● **DIRECTIVE**
Find each line with "parts" and copy it.

● **RECORDS TO PROCESS**
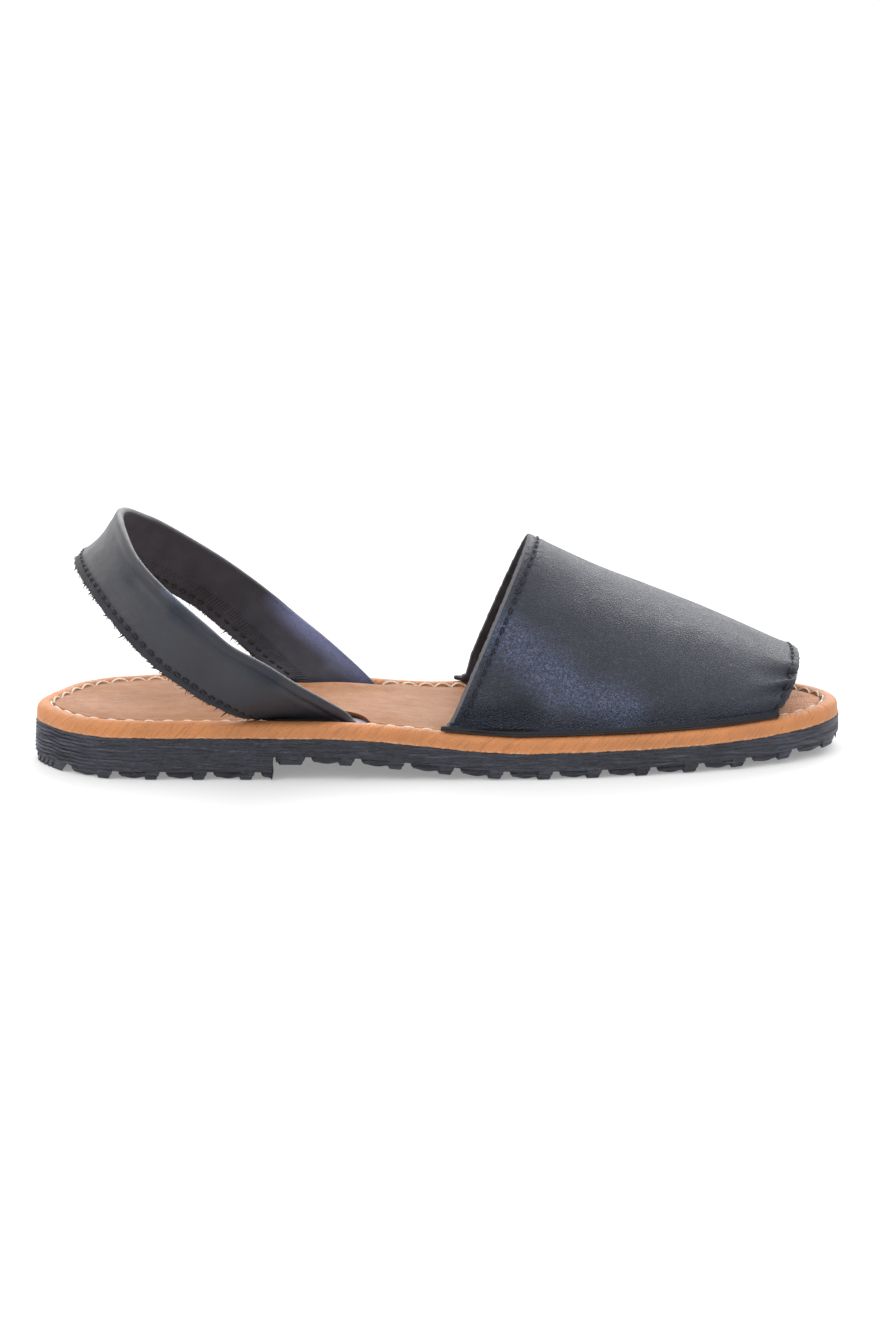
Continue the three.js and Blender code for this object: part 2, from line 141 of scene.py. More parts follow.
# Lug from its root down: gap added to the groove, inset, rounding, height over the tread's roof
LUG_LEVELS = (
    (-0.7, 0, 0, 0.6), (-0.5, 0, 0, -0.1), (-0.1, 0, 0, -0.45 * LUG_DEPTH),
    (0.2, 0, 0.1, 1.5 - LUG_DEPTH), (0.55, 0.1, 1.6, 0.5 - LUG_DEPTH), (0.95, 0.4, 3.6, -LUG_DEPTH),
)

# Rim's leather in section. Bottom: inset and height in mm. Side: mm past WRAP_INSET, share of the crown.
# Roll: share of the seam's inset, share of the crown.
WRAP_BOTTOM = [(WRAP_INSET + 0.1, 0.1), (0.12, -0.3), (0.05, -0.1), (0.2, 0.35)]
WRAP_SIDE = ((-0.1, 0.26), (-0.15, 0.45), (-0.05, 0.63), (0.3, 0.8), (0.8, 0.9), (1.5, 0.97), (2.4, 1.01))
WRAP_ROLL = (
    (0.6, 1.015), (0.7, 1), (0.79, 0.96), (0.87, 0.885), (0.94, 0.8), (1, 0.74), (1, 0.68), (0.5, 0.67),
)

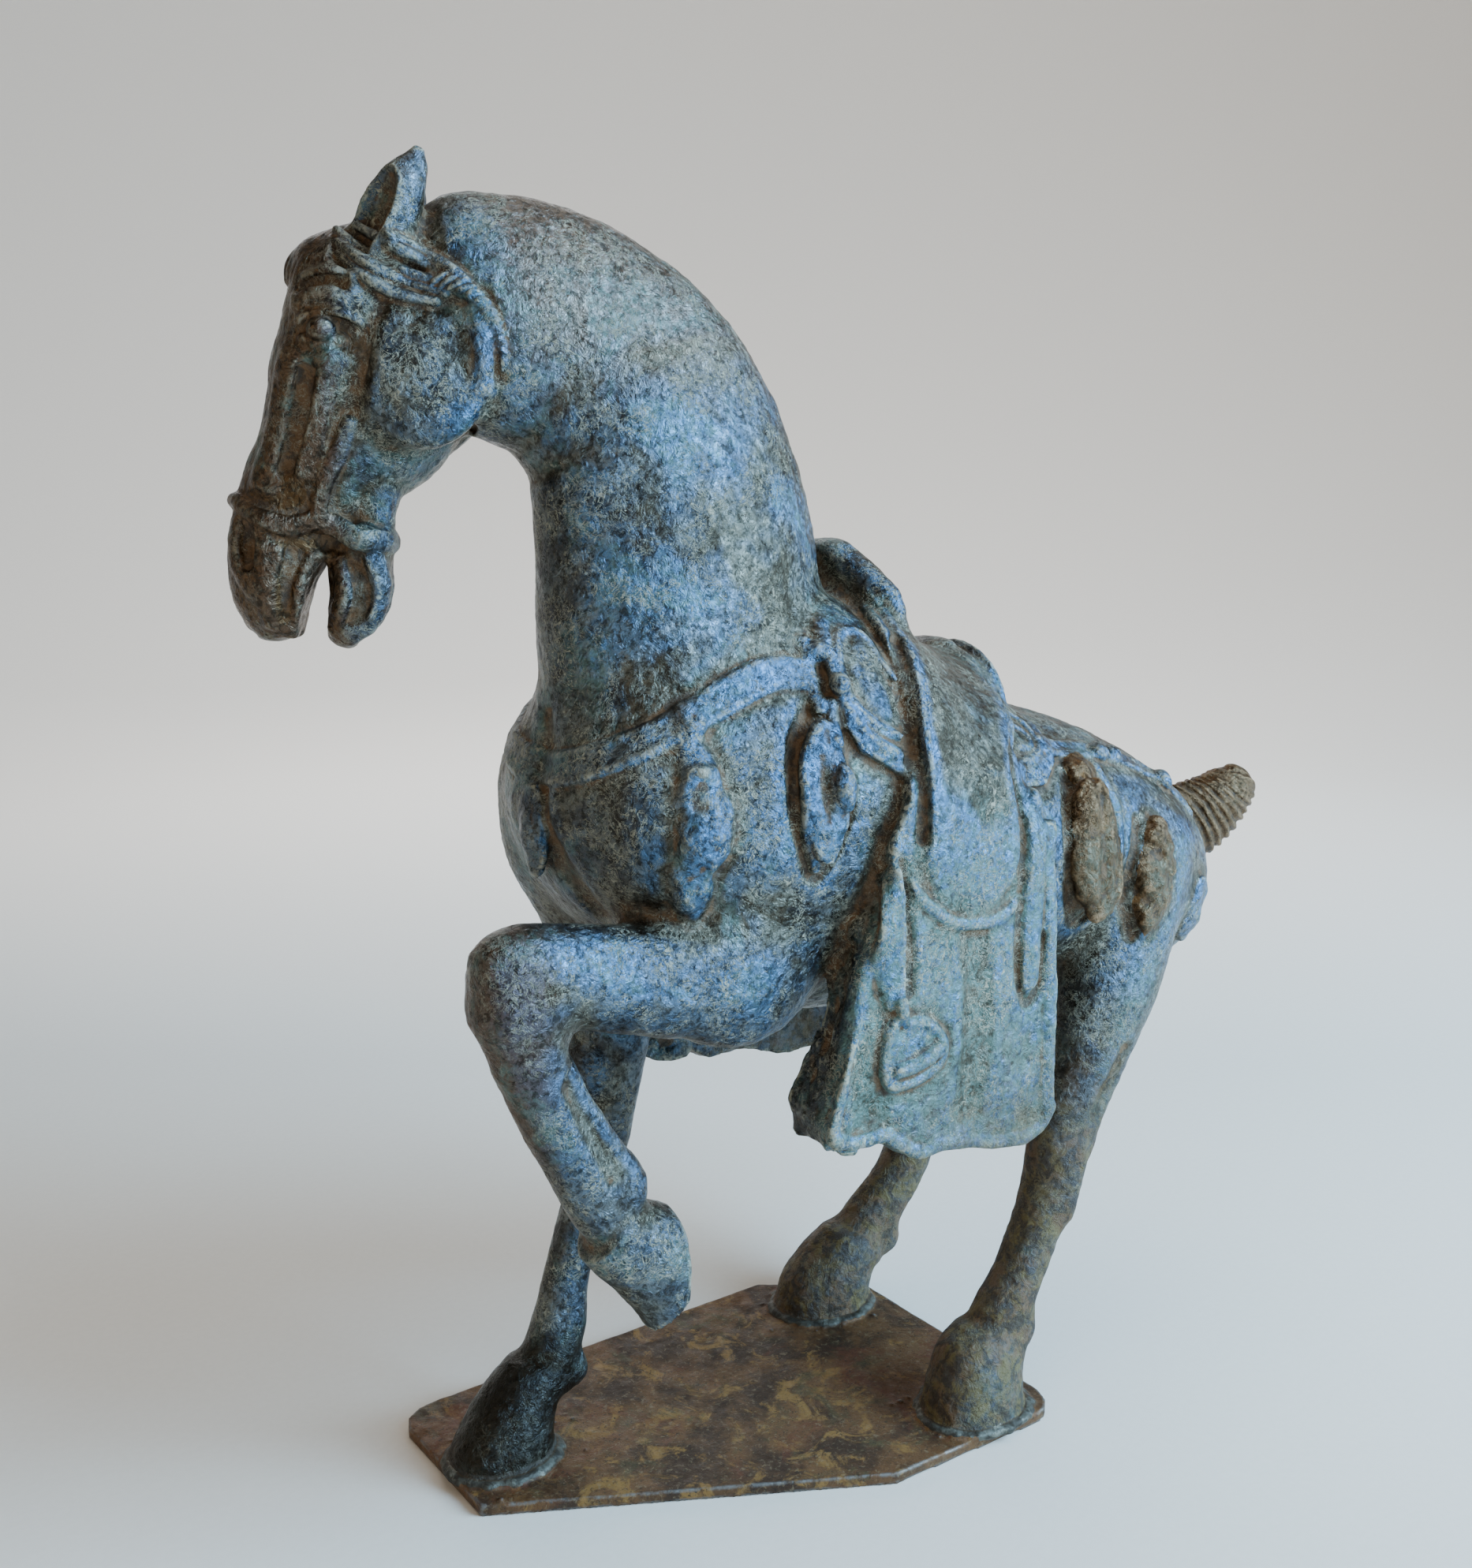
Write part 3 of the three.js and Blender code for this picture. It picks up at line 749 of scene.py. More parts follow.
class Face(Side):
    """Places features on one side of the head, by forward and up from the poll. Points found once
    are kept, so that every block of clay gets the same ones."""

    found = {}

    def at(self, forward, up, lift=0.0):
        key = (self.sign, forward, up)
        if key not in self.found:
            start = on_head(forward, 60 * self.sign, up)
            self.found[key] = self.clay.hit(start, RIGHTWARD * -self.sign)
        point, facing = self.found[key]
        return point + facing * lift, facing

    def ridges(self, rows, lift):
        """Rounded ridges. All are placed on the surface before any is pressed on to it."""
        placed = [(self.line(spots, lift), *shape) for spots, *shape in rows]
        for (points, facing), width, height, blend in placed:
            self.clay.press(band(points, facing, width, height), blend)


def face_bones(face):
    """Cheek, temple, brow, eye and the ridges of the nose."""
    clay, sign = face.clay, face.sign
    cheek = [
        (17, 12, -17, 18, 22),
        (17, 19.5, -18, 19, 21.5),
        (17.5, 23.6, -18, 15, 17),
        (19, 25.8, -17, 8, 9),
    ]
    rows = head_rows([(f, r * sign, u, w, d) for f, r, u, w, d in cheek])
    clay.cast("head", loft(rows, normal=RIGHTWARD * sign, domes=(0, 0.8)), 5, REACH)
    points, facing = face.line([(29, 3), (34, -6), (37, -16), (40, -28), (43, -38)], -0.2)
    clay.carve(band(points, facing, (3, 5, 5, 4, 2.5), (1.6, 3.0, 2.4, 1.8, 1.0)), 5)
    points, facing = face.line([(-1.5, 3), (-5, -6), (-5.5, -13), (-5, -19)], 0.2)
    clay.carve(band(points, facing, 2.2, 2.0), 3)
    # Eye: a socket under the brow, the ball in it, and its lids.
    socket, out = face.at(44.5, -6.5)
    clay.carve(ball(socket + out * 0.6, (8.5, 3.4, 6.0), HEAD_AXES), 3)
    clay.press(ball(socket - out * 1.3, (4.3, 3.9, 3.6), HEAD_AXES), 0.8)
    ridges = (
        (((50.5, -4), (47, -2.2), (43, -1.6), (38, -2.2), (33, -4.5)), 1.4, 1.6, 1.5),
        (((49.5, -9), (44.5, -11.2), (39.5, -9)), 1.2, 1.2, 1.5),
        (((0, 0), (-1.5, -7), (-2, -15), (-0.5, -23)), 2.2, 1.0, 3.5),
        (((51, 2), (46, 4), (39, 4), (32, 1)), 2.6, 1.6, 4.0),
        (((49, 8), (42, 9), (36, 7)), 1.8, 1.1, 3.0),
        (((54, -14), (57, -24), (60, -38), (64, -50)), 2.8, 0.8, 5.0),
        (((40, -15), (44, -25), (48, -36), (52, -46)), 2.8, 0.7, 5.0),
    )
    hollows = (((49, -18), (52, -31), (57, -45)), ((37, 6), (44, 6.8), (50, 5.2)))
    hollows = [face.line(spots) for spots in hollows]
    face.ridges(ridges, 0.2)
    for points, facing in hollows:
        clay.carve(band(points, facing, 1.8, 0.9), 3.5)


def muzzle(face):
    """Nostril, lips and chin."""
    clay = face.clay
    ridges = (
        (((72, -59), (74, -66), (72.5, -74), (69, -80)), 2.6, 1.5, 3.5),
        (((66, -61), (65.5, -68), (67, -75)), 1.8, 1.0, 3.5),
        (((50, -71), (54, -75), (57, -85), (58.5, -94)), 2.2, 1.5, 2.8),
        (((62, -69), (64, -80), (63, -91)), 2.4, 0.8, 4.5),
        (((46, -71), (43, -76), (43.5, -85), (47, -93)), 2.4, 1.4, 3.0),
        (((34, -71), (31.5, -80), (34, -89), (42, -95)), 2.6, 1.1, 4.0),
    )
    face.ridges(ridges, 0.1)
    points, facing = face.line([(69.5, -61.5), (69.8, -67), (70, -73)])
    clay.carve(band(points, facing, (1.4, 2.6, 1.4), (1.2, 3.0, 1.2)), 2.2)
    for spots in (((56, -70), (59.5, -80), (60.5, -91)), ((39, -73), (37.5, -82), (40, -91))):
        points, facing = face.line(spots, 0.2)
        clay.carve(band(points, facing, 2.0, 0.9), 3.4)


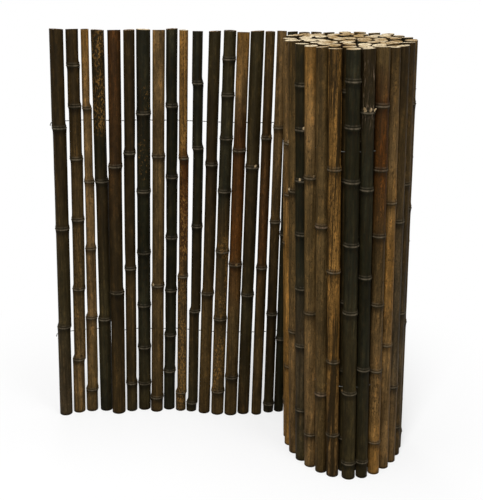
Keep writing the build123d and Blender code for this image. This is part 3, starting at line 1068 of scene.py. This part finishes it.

● **FINISHED ANSWER**
Continue the three.js and Blender code for this object: part 2, from line 141 of scene.py. More parts follow.
Write part 3 of the three.js and Blender code for this picture. It picks up at line 749 of scene.py. More parts follow.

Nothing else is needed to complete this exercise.